The eighth pitch of the at bat was a 98 mile per hour fastball, letter high and over the outside portion of the plate. Swisher’s bat made clean contact out on the fat portion of the barrel; and at that moment of contact, as the ball was launched into the sky the outcome was no longer in doubt. In the moments that it took for the horsehide to travel out beyond the reach of any Texas fielder, we fans began to emit a frenzied roar. Nick Swisher stood watching his handiwork disappear into the Yankees bullpen, and then began a triumphant trot around the bases, finally touching home behind Jeter. In my section high up above first base, we were all standing and screaming like everyone else, total strangers high-fiving each other like old friends.

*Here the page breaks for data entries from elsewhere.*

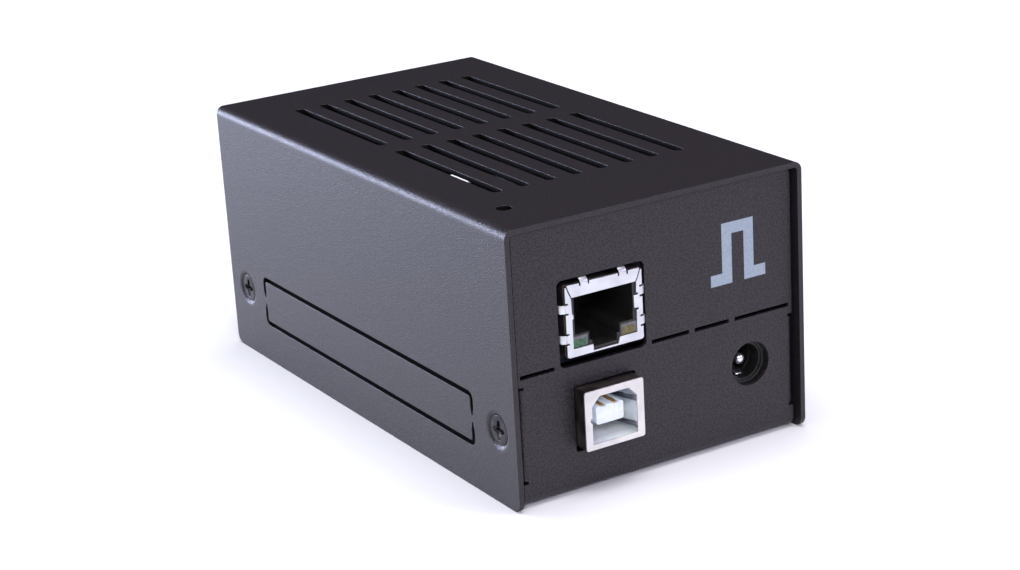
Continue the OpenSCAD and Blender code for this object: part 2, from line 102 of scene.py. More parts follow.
def make_stage():
    half = 3.0
    corners = [(-half, -half, 0), (half, -half, 0), (half, half, 0), (-half, half, 0)]
    mesh = bpy.data.meshes.new("floor")
    mesh.from_pydata(corners, [], [(0, 1, 2, 3)])
    floor = link(bpy.data.objects.new("floor", mesh))
    mat = new_material("floor", (0.87, 0.885, 0.945), 0.9)
    dim_highlights(mat, 0.1)
    floor.data.materials.append(mat)
    world = bpy.data.worlds.new("studio")
    world.use_nodes = True
    background = world.node_tree.nodes["Background"]
    background.inputs["Color"].default_value = (0.6, 0.65, 0.8, 1)
    background.inputs["Strength"].default_value = 0.03
    bpy.context.scene.world = world
    bpy.context.scene.view_settings.view_transform = "Standard"
    area_light("overhead", (0.0, -0.1, 1.6), (0, 0, 0), (1.2, 1.2), 28, (1, 0.98, 0.97))
    area_light("front_left", (-0.6, -1.2, 0.9), (0, 0, 0), (0.6, 0.6), 12, (1, 0.98, 0.95))
    area_light("front_right", (0.9, -1.1, 0.6), (0, 0, 0), (0.6, 0.6), 7, (0.76, 0.68, 1))
    area_light("back_left", (-0.62, 1.15, 0.17), (0, 0, 0.02), (0.8, 0.28), 24.5, (0.69, 0.745, 1))


# ------------------------------------------------------------------ materials

def new_material(name, colour, roughness, metallic=0.0):
    mat = bpy.data.materials.new(name)
    mat.use_nodes = True
    bsdf = surface(mat)
    bsdf.inputs["Base Color"].default_value = (*colour, 1)
    bsdf.inputs["Roughness"].default_value = roughness
    bsdf.inputs["Metallic"].default_value = metallic
    return mat


def surface(mat):
    return mat.node_tree.nodes["Principled BSDF"]


def dim_highlights(mat, level):
    surface(mat).inputs["Specular IOR Level"].default_value = level


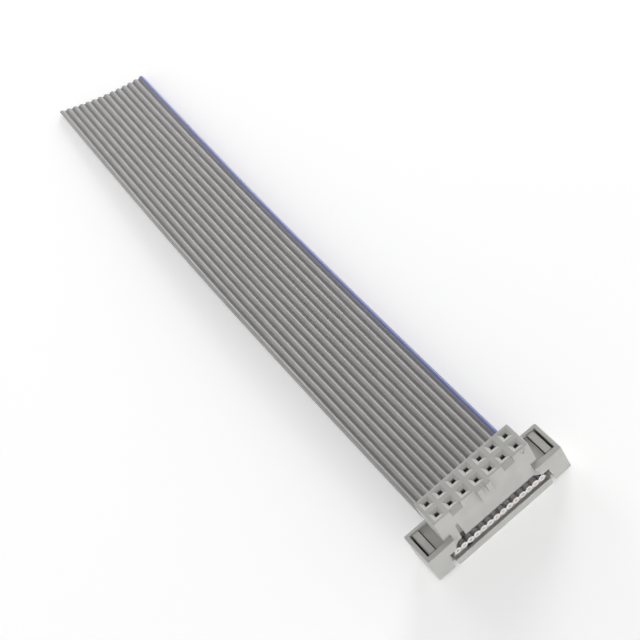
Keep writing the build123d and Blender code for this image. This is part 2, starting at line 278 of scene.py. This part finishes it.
class Shader:
    """The nodes of a material or of a world, and the one method that makes nodes."""

    def __init__(self, block):
        self.block = block
        block.use_nodes = True
        self.tree = block.node_tree
        kinds = ("BSDF_PRINCIPLED", "BACKGROUND")
        self.surface = next(node for node in self.tree.nodes if node.type in kinds)

    def node(self, kind, settings=None, inputs=None):
        """Add a node, set its settings, and then set or link its sockets."""
        made = self.tree.nodes.new(kind)
        for key, setting in (settings or {}).items():
            setattr(made, key, setting)
        self.fill(made, inputs or {})
        return made

    def fill(self, target, inputs):
        """Set or link the sockets of a node, by name or number."""
        for key, given in inputs.items():
            socket = target.inputs[key]
            if isinstance(given, Value):
                given = given.socket
            if isinstance(given, bpy.types.NodeSocket):
                self.tree.links.new(given, socket)
            else:
                socket.default_value = given

    def place(self):
        """The point on the object."""
        return self.node("ShaderNodeTexCoord").outputs["Object"]

    def attribute(self, name):
        """A vector stored on the mesh."""
        return self.node("ShaderNodeAttribute", {"attribute_name": name}).outputs["Vector"]

    def split(self, vector):
        """The three numbers of a vector."""
        parts = self.node("ShaderNodeSeparateXYZ", inputs={0: vector})
        return [Value(self, output) for output in parts.outputs]

    def noise(self, vector, scale, detail=2.0):
        """Soft noise about 0.5."""
        inputs = {"Vector": vector, "Scale": scale, "Detail": detail}
        return Value(self, self.node("ShaderNodeTexNoise", inputs=inputs).outputs[0])

    def stretched(self, vector, scale):
        """A vector with each axis scaled by itself."""
        return self.node("ShaderNodeMapping", inputs={"Vector": vector, "Scale": scale}).outputs[0]

    def seen(self):
        """1 for what the camera sees, also mirrored or through glass, and 0 for falling light."""
        path = self.node("ShaderNodeLightPath").outputs
        seen = Value(self, path["Is Camera Ray"])
        for ray in ("Is Glossy Ray", "Is Transmission Ray"):
            seen = seen.greater(Value(self, path[ray]))
        return seen

    def finish_with(self, kind, surface):
        """Join the last shader to the output."""
        output = next(node for node in self.tree.nodes if node.type == kind)
        self.fill(output, {"Surface": surface.outputs[0]})

    def mix(self, factor, first, second):
        """One colour shading into another."""
        made = self.node("ShaderNodeMix", {"data_type": "RGBA"})
        self.fill(made, {0: factor, 6: first, 7: second})
        return made.outputs[2]

    def bump(self, height, strength, distance, normal=None):
        """A normal that follows a height."""
        inputs = {"Height": height, "Strength": strength, "Distance": distance}
        if normal is not None:
            inputs["Normal"] = normal
        return self.node("ShaderNodeBump", inputs=inputs).outputs[0]


def tone(colour, factor):
    """A colour made lighter or darker, as four numbers."""
    return tuple(min(1.0, part * factor) for part in colour) + (1.0,)


def window_shade_mask(across, along, up):
    """1 on the floors of the two windows, where shade is painted."""
    mask = (across.size() - WINDOW_MIDDLE).size().fade(WINDOW_HALF, WINDOW_HALF + 0.04 * MM)
    mask *= up.ramp(WINDOW_FOOT - 0.06 * MM, WINDOW_FOOT)
    return mask * along.fade(WINDOW_BACK, WINDOW_BACK + 0.02 * MM)


def flute_shade_mask(across, along, up):
    """0.4 in the flute up to its top, and 1 just above the notch: where shade is painted."""
    mask = (across + FLUTE_OFFSET).size().fade(FLUTE_HALF, FLUTE_HALF + 0.05 * MM)
    mask *= along.ramp(FLUTE_FACE, FLUTE_FACE + 0.06 * MM)
    mask *= along.fade(FLUTE_BACK, FLUTE_BACK + 0.05 * MM)
    return mask * (0.4 * up.fade(*FLUTE_TOP) + 0.6 * up.fade(*FLUTE_FOOT))


def moulded_plastic(name, settings):
    """Satin nylon: faint flow clouds, a fine spark-eroded grain, softened edges, and painted shade
    on the window floors and in the flute.
    """
    shader = Shader(bpy.data.materials.new(name))
    place = shader.place()
    clouds = shader.noise(place, 260.0, 3.0)
    grain = shader.noise(place, 9000.0)
    base = shader.mix(
        clouds.ramp(0.35, 0.65), tone(settings.plastic, 0.96), tone(settings.plastic, 1.04))
    spot = shader.split(place)
    # Painted shade: the floors of the two windows are darkened
    base = shader.mix(window_shade_mask(*spot), base, tone(settings.plastic, WINDOW_SHADE_TONE))
    # Painted shade: the flute is darkened, and darkest just above the notch
    base = shader.mix(flute_shade_mask(*spot), base, tone(settings.plastic, FLUTE_SHADE_TONE))
    soft_edges = shader.node("ShaderNodeBevel", {"samples": 6}, {"Radius": settings.edge_radius})
    normal = shader.bump(grain, 0.25, 0.01 * MM, soft_edges.outputs[0])
    shader.fill(shader.surface, {
        "Base Color": base,
        "Roughness": 0.42 + clouds * 0.1,
        "Normal": normal,
        "Specular IOR Level": 0.45,
    })
    return shader.block


def plated_metal(name, colour, roughness):
    """Tin plate with faint rolling marks."""
    shader = Shader(bpy.data.materials.new(name))
    place = shader.place()
    marks = shader.noise(shader.stretched(place, (9000.0, 9000.0, 900.0)), 1.0)
    base = shader.mix(marks.ramp(0.3, 0.7), tone(colour, 0.9), tone(colour, 1.06))
    shader.fill(shader.surface, {
        "Base Color": base,
        "Metallic": 1.0,
        "Roughness": roughness + marks * 0.15,
    })
    return shader.block


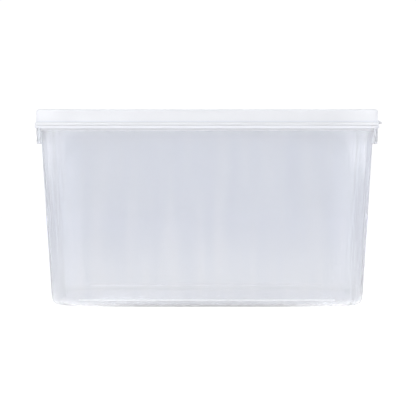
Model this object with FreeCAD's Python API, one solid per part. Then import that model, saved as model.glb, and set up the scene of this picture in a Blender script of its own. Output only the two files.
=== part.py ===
import FreeCAD, Part
import math
import os

# Food storage container: a tapered rectangular tub with a press-on lid, both moulded in plastic.
# Frame: Z up, foot on z = 0 and centred on the Z axis, long side along X, front long side at -Y.
# All sizes are in millimetres. "length" runs along X and "width" along Y.

# Tub: the tapered body, measured outside at the underside of its flange
rim_length = 292.6
rim_width = 174.0
rim_height = 155.2      # underside of the flange above the foot
draft = 3.6             # degrees that every wall leans outwards
rim_corner = 43.0       # corner radius, outside, at the flange
foot_corner = 31.0      # corner radius, outside, at the foot
wall = 1.6
floor = 1.8
foot_round = 6.5        # outside rounding between the walls and the foot

# Tub: flange all round, and the neck that the lid presses on to
flange_reach = 5.1      # beyond the wall
flange_thick = 2.3
flange_round = 0.8
neck_wall = 1.6
neck_offset = 2.05      # outside of the neck beyond the outside of the wall
neck_height = 12.8      # above the top of the flange
ledge_round = 1.2       # inside, where the neck stands on the flange

# Tub: a grip that hangs from the flange at each short end
grip_length = 62.0      # along Y
grip_drop = 14.2        # below the flange
grip_skin = 2.2
grip_draft = 1.5        # degrees
grip_corner = 4.0
grip_edge = 0.6

# Lid
lid_wall = 1.5
lid_fit = 0.4           # gap between the neck and the skirt
plug_fit = 0.3          # gap between the neck and the plug inside it
skirt_gap = 0.5         # between the flange and the lower edge of the skirt
top_round = 2.6         # outside rounding of the lid's upper edge
recess_depth = 5.0      # panel below the raised edge
recess_round = 2.2      # where the panel meets the raised edge
crown_round = 1.2       # inner edge of the raised edge
bead_reach = 1.2        # bead along the lower edge of the skirt
bead_height = 2.7
bead_round = 1.0

# Lid: thin lift lip that slopes out and down from the skirt, in place of the bead, at the +X end
lip_length = 104.0      # along Y
lip_reach = 3.65        # beyond the skirt
lip_droop = 2.0         # tip of the lip below its root
lip_thick = 1.3
lip_corner = 5.0        # at its two ends, seen from above
lip_edge = 0.35
lip_clearance = 2.7     # the skirt's lower edge above the flange, under the lip
lip_step = 0.65         # underside of the lip's root above the skirt's lower edge there

# Levels that follow from the sizes above
flange_top = rim_height + flange_thick
neck_top = flange_top + neck_height
skirt_bottom = flange_top + skirt_gap
lid_top = neck_top + lid_wall
panel_top = lid_top - recess_depth
panel_bottom = panel_top - lid_wall

# Distances of each face from the outside of the wall at the rim, outwards positive
neck_inside = neck_offset - neck_wall
plug_outside = neck_inside - plug_fit
recess_side = plug_outside - lid_wall
skirt_inside = neck_offset + lid_fit
skirt_outside = skirt_inside + lid_wall
bead_outside = skirt_outside + bead_reach
channel_round = top_round - lid_wall        # keeps the skirt as thick round its upper corner
neck_round = channel_round - lid_fit        # lets the neck seat in that corner

spare = 5.0             # how far a cutting block stands past what it cuts
flat = 1e-4             # tolerance for telling whether an edge lies at one level


def vector(x, y, z):
    return FreeCAD.Vector(x, y, z)


def outline(length, width, corner, z):
    """Rounded rectangle about the Z axis, as a closed wire at height z."""
    x = length / 2 - corner
    y = width / 2 - corner
    centres = [(x, y), (-x, y), (-x, -y), (x, -y)]
    starts = []
    arcs = []
    for quarter, (centre_x, centre_y) in enumerate(centres):
        points = []
        for turn in (0, 45, 90):
            angle = math.radians(90 * quarter + turn)
            points.append(vector(centre_x + corner * math.cos(angle),
                                 centre_y + corner * math.sin(angle), z))
        starts.append(points[0])
        arcs.append((Part.Arc(*points).toShape(), points[2]))
    edges = []
    for quarter, (arc, end) in enumerate(arcs):
        edges.append(arc)
        edges.append(Part.makeLine(end, starts[(quarter + 1) % 4]))
    return Part.Wire(edges)


def body_size(z, inset):
    """Length, width and corner radius of the tapered body at height z, inset from its outside."""
    lean = 2 * math.tan(math.radians(draft)) * (rim_height - z)
    corner = foot_corner + (rim_corner - foot_corner) * z / rim_height
    return rim_length - lean - 2 * inset, rim_width - lean - 2 * inset, corner - inset


def tapered_block(bottom, top, inset):
    """Solid inside the body's walls, from one level to another."""
    lower = outline(*body_size(bottom, inset), bottom)
    upper = outline(*body_size(top, inset), top)
    return Part.makeLoft([lower, upper], True, True)


def rim_outline(outset, z):
    """The rim's outline at a distance outside it, as a closed wire at height z."""
    return outline(rim_length + 2 * outset, rim_width + 2 * outset, rim_corner + outset, z)


def straight_block(outset, bottom, top):
    """Upright block that follows the rim's outline at a distance outside it."""
    return Part.Face(rim_outline(outset, bottom)).extrude(vector(0, 0, top - bottom))


def round_level(shape, z, radius):
    """Round every edge that lies at height z."""
    edges = edges_where(shape, lambda box: abs(box.ZMin - z) < flat and abs(box.ZMax - z) < flat)
    return shape.makeFillet(radius, edges)


def profile_block(points, half_length):
    """Block with an outline in the XZ plane, standing half_length to each side of y = 0."""
    corners = [vector(x, -half_length, z) for x, z in points]
    wire = Part.makePolygon(corners + corners[:1])
    return Part.Face(wire).extrude(vector(0, 2 * half_length, 0))


def edges_where(shape, test):
    """The edges whose bounding box passes a test."""
    return [edge for edge in shape.Edges if test(edge.BoundBox)]


def make_grip():
    """Grip at the +X end: a skin that hangs from the edge of the flange, open behind."""
    outside = rim_length / 2 + flange_reach
    top = rim_height + flange_thick / 2
    bottom = rim_height - grip_drop
    lean = (top - bottom) * math.tan(math.radians(grip_draft))
    skin = profile_block([(outside, top), (outside - grip_skin, top),
                          (outside - grip_skin - lean, bottom), (outside - lean, bottom)],
                         grip_length / 2)
    lower_corners = edges_where(skin, lambda box: box.ZMax < bottom + flat and box.YLength < flat)
    skin = skin.makeFillet(grip_corner, lower_corners)
    rims = edges_where(skin, lambda box: box.ZMin < top - flat and box.XLength < grip_skin - flat)
    return skin.makeFillet(grip_edge, rims)


def make_tub():
    body = round_level(tapered_block(0, flange_top, 0), 0, foot_round)
    flange = straight_block(flange_reach, rim_height, flange_top)
    flange = round_level(flange, rim_height, flange_round)
    flange = round_level(flange, flange_top, flange_round)
    neck = round_level(straight_block(neck_offset, flange_top, neck_top), neck_top, neck_round)
    grip = make_grip()
    other_grip = grip.mirror(vector(0, 0, 0), vector(1, 0, 0))
    outside = body.fuse([flange, neck, grip, other_grip])
    cavity = tapered_block(floor, flange_top, wall)
    cavity = round_level(cavity, floor, foot_round - wall)
    bore = straight_block(neck_inside, flange_top, neck_top + spare)
    bore = round_level(bore, flange_top, min(ledge_round, neck_inside + wall - flat))
    return outside.cut(cavity).cut(bore).removeSplitter()


def lip_zone(bottom, top):
    """Block over the +X end, as wide as the lift lip and reaching as far as its tip."""
    tip = rim_length / 2 + skirt_outside + lip_reach
    return Part.makeBox(tip, lip_length, top - bottom, vector(0, -lip_length / 2, bottom))


def make_lip():
    """Lift lip: a sloping collar that follows the skirt, kept only at the +X end."""
    start = skirt_outside - lid_wall / 2
    tip = skirt_outside + lip_reach
    slope = lip_droop / lip_reach
    root_top = flange_top + lip_clearance + lip_step + lip_thick
    tip_top = root_top - lip_droop
    start_top = tip_top + slope * (tip - start)

    def block_under(drop):
        """All that lies under the lip's upper surface, lowered by a distance."""
        cone = Part.makeLoft([rim_outline(tip, tip_top - drop),
                              rim_outline(start, start_top - drop)], True, True)
        return cone.fuse(straight_block(tip, skirt_bottom - spare, tip_top - drop))

    core = straight_block(start, skirt_bottom - spare, start_top + spare)
    collar = block_under(0).cut([block_under(lip_thick), core])
    plan = lip_zone(skirt_bottom, lid_top)
    far_side = edges_where(plan, lambda box: box.XLength < flat and box.YLength < flat
                           and box.XMin > flat)
    lip = collar.common(plan.makeFillet(lip_corner, far_side))
    rims = edges_where(lip, lambda box: box.XMax > rim_length / 2 + tip - flat
                       and box.YLength > lip_corner)
    return lip.makeFillet(lip_edge, rims)


def make_lid():
    skirt = round_level(straight_block(skirt_outside, skirt_bottom, lid_top), lid_top, top_round)
    bead = straight_block(bead_outside, skirt_bottom, skirt_bottom + bead_height)
    bead = round_level(bead, skirt_bottom, bead_round)
    bead = round_level(bead, skirt_bottom + bead_height, bead_round)
    bead = bead.cut(lip_zone(skirt_bottom - spare, lid_top))
    skirt = skirt.cut(lip_zone(skirt_bottom - spare, flange_top + lip_clearance))
    hollow = straight_block(skirt_inside, skirt_bottom - spare, neck_top)
    hollow = round_level(hollow, neck_top, channel_round)
    plug = straight_block(plug_outside, panel_bottom, neck_top)
    plug = round_level(plug, panel_bottom, recess_round + lid_wall)
    recess = straight_block(recess_side, panel_top, lid_top + spare)
    recess = round_level(recess, panel_top, recess_round)
    lid = skirt.fuse([bead, make_lip()]).cut(hollow.cut(plug)).cut(recess).removeSplitter()
    reach = rim_length / 2 + recess_side + flat
    inner_edges = edges_where(lid, lambda box: box.ZMin > lid_top - flat and box.XMax < reach)
    return lid.makeFillet(crown_round, inner_edges)


os.makedirs("parts", exist_ok=True)
for name, shape in (("tub", make_tub()), ("lid", make_lid())):
    solid = shape.Solids[0]
    solid.exportStep("parts/" + name + ".step")
    box = solid.optimalBoundingBox()
    print("%s: %d solid, valid %s, %.1f cm3, x %.2f..%.2f, y %.2f..%.2f, z %.2f..%.2f" % (
        name, len(shape.Solids), solid.isValid(), solid.Volume / 1000,
        box.XMin, box.XMax, box.YMin, box.YMax, box.ZMin, box.ZMax))
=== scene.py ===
import bpy
import bmesh
import math
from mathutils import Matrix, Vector


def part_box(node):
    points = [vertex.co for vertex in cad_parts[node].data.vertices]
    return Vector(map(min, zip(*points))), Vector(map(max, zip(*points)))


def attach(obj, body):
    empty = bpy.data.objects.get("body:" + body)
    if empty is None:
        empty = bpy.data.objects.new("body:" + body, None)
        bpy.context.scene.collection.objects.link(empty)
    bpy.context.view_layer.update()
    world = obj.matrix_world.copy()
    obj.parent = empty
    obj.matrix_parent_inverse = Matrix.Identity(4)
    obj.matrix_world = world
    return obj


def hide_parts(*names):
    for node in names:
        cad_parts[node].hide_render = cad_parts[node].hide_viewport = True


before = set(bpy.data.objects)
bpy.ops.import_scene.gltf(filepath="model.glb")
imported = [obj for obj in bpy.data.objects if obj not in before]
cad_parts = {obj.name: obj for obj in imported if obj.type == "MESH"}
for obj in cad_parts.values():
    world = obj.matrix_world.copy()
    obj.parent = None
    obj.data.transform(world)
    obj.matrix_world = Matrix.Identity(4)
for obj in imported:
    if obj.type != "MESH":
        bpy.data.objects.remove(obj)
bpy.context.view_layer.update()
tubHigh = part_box("tub")[1]
lidLow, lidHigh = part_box("lid")
mm = 0.001
nearly = 0.01 * mm  # less than any distance between two points of a piece
print("frame loaded")

# The rim is the outline that tub and lid share: the outside of the walls, just under the flange.
flangeReach = 5.1 * mm
rim = {
    "halfLength": tubHigh.x - flangeReach,
    "halfWidth": tubHigh.y - flangeReach,
    "height": 155.2 * mm,
    "corner": 43 * mm,
    "footCorner": 31 * mm,
    "draft": math.radians(3.6),
}
flatWidth = rim["halfWidth"] - rim["corner"]  # from the middle of an end to where its corners begin
slope = math.tan(rim["draft"])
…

Mark Teixeira followed Swisher to the plate, and completed the scoring by lining Ogando’s fourth pitch into the right field seats. Kuroda allowed one more single to start the 8th, but David Murphy quickly grounded into a double play. One inning later, when Teixeira took a toss from Cano to retire Andrus for the final out, Kuroda’s two hit masterpiece was complete. As the Yankees assembled in the infield for the ritual of congratulations, Teixeira handed the ball from the final out to the Yankees’ superlative starting pitcher, even as competing TV crews prepared to interview Kuroda and Swisher. Over the course of the longest season there are many turning points, many hinges. On this warm night in the Bronx, in the microcosm of one game, this one swung the Yankees way.